Both types of missiles use the same booster and are therefore difficult to tell apart. But, he said, of known Iranian missiles, “These are the most advanced, no questions asked.”
And while it’s unclear how many of the approximately 180 missiles the Israeli military said Iran fired toward Israel were Kheibar Shekan or Fattah-1s, videos from several sites across Israel and the West Bank show booster sections that appear to be from those types of missiles.

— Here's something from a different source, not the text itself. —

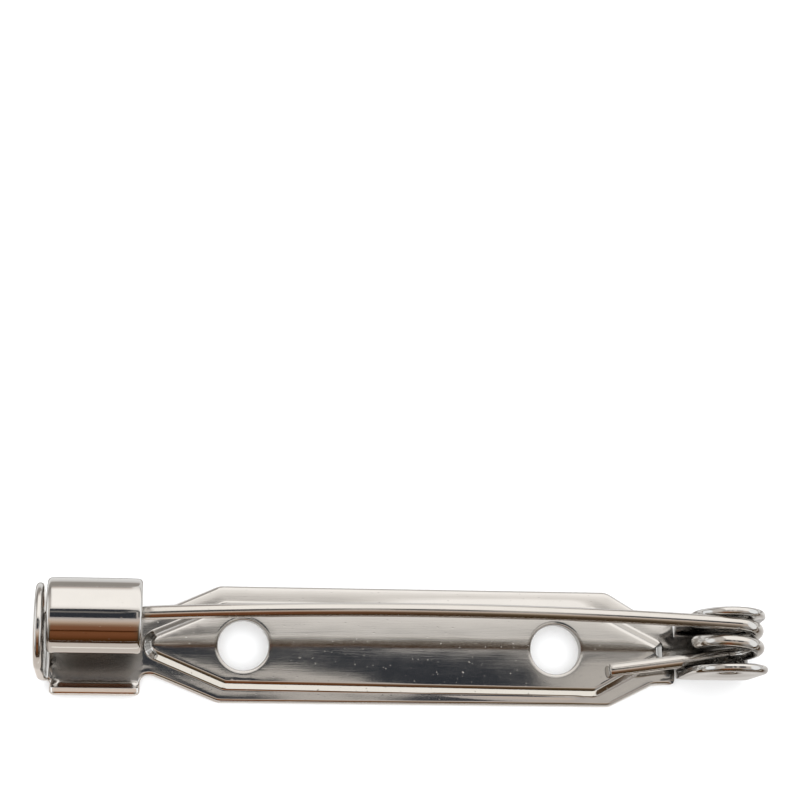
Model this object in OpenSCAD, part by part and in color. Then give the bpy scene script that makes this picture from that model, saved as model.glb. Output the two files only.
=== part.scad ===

Iranian news media said Kheibar Shekan ballistic missiles were used in Iran’s attack on Israel in April, after Israel struck the Iranian Consulate in Damascus. Tom Karako, director of the Center for Strategic and International Studies’s Missile Defense Project in Washington, said that “unlike that previous attack, however, more missiles appear to be getting through.” It’s unclear whether the type of projectile may be related to these missiles reaching Israel.
The Kheibar Shekan and Fattah-1 are both new, precision-guided missiles with ranges sufficient to reach Israel if launched from Iran. In a statement on Tuesday night, the Islamic Revolutionary Guards Corps said Fattah missiles had been used to destroy missile defense radar systems in Israel. That claim could not be independently confirmed.